[Modeling code records]
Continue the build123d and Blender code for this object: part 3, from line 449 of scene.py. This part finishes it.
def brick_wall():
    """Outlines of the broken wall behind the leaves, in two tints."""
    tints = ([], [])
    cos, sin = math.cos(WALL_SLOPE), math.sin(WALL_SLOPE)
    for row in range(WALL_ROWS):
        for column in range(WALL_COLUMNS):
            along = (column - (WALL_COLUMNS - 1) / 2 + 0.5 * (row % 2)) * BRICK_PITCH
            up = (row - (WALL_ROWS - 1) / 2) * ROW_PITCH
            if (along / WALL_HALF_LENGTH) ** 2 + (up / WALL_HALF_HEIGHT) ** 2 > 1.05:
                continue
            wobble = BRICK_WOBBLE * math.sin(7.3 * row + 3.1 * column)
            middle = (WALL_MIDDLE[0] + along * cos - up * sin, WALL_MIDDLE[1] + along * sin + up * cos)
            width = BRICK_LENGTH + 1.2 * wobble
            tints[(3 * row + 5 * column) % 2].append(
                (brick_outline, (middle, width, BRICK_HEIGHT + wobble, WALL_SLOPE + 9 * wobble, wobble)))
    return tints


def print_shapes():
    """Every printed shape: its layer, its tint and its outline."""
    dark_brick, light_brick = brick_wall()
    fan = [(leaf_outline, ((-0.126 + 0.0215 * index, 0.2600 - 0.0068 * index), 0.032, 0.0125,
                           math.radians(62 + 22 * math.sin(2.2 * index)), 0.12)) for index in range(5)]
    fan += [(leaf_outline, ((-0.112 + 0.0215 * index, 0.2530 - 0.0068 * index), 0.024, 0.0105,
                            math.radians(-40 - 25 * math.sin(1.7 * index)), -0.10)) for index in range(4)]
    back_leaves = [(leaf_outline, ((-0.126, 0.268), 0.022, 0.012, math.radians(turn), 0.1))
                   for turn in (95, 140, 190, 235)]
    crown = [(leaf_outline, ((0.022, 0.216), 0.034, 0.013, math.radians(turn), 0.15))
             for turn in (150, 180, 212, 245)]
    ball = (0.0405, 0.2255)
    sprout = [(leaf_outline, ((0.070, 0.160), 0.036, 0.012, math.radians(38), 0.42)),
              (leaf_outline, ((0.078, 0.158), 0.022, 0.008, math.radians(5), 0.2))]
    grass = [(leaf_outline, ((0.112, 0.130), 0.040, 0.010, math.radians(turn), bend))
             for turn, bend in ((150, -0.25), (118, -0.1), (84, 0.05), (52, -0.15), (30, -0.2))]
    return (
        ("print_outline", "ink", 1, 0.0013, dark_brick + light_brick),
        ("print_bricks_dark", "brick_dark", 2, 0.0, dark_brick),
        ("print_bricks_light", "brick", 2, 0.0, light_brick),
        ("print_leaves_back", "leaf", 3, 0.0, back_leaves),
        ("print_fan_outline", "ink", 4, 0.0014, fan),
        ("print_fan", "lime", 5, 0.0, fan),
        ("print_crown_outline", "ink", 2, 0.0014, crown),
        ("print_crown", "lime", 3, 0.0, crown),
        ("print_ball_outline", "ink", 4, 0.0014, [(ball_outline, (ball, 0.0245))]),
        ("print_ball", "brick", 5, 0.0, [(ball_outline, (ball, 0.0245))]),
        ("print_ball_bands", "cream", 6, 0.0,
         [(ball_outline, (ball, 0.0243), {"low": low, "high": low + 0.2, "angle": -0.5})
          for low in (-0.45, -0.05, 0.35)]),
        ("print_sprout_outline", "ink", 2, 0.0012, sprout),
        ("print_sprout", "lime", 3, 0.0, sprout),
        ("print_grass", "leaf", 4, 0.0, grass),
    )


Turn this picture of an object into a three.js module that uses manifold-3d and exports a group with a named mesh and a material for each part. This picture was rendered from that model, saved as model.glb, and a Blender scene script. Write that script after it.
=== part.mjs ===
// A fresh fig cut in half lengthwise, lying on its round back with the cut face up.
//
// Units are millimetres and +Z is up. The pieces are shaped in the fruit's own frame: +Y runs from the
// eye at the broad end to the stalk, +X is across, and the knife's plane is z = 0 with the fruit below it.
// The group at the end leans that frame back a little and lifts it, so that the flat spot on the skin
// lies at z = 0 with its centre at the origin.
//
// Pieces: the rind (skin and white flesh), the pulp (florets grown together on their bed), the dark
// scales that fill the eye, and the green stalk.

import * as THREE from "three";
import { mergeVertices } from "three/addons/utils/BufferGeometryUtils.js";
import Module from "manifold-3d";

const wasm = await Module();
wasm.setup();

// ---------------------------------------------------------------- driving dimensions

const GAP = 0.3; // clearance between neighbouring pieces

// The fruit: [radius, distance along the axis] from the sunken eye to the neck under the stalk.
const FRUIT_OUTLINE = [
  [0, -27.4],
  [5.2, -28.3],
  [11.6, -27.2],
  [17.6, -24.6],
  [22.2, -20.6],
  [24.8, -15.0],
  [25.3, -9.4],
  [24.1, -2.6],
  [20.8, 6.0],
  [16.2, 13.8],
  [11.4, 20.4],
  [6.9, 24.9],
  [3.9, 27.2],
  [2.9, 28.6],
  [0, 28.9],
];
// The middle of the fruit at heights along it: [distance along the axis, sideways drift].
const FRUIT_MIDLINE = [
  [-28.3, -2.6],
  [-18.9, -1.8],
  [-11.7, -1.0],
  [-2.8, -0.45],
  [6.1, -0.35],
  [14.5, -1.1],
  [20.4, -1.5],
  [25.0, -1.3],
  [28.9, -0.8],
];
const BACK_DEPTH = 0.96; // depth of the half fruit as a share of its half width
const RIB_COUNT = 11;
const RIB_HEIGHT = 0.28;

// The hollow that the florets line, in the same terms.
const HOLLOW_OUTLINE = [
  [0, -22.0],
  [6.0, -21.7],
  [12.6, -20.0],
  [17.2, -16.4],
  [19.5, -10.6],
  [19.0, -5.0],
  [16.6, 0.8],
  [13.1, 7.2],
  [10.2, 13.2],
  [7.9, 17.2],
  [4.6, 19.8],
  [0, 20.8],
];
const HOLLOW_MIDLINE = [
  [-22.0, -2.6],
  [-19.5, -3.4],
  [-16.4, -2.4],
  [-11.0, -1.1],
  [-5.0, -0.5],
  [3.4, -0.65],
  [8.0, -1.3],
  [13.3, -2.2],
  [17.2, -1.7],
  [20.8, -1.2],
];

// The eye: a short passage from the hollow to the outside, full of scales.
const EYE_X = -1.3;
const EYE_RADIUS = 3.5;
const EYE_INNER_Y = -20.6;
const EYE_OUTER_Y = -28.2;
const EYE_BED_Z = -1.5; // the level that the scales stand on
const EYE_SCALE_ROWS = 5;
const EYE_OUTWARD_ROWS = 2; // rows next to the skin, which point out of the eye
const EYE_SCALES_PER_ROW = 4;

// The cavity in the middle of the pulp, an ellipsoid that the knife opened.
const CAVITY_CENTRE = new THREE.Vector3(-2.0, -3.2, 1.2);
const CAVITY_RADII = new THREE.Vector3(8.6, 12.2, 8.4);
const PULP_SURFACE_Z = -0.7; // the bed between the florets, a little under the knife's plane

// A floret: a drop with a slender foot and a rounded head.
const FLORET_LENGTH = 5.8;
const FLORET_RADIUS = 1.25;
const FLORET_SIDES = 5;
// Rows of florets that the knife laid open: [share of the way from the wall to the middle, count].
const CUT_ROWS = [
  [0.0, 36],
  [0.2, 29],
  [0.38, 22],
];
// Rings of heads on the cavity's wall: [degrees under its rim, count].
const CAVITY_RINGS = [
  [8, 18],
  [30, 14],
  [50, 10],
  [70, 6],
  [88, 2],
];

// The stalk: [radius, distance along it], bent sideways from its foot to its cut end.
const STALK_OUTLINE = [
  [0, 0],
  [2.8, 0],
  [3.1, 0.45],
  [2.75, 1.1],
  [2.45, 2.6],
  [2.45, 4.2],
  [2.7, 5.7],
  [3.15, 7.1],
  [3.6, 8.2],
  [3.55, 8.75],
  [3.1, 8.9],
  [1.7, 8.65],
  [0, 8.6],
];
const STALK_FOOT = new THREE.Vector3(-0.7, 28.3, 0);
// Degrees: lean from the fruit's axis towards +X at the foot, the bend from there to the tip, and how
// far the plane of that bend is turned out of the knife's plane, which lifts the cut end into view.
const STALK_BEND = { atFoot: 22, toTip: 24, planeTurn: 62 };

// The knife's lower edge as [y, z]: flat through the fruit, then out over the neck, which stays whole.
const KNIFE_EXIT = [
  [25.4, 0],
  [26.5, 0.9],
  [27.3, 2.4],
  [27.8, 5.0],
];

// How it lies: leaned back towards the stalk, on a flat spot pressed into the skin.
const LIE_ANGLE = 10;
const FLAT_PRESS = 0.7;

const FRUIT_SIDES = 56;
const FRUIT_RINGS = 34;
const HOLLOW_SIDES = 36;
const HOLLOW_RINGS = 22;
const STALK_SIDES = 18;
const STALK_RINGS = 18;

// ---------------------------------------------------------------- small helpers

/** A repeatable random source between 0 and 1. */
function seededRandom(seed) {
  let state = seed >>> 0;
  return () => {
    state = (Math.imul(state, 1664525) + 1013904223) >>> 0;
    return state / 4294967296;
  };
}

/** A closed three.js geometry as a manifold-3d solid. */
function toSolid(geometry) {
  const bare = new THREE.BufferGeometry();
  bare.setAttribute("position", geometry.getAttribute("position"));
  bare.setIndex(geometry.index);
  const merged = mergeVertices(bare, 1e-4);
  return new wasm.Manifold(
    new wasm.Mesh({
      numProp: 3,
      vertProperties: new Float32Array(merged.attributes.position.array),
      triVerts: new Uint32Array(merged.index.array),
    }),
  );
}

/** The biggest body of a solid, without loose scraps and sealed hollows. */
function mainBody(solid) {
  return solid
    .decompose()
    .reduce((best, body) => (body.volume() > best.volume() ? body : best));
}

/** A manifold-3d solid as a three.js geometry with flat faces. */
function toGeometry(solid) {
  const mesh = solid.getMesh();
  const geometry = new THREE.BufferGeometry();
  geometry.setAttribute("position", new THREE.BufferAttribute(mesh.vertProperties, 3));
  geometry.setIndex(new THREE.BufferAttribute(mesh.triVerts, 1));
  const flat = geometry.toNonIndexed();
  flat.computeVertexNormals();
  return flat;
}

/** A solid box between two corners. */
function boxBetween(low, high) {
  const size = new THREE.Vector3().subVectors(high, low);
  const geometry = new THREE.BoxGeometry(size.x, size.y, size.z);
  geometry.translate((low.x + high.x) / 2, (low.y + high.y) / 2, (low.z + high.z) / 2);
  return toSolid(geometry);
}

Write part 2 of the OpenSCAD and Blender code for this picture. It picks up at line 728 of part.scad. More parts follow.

- [INSTRUCTIONS TO FOLLOW]: Look through the records and gather every line containing "picture".

- [RESULT FOR THIS EXERCISE]:
Turn this picture of an object into a three.js module that uses manifold-3d and exports a group with a named mesh and a material for each part. This picture was rendered from that model, saved as model.glb, and a Blender scene script. Write that script after it.
Write part 2 of the OpenSCAD and Blender code for this picture. It picks up at line 728 of part.scad. More parts follow.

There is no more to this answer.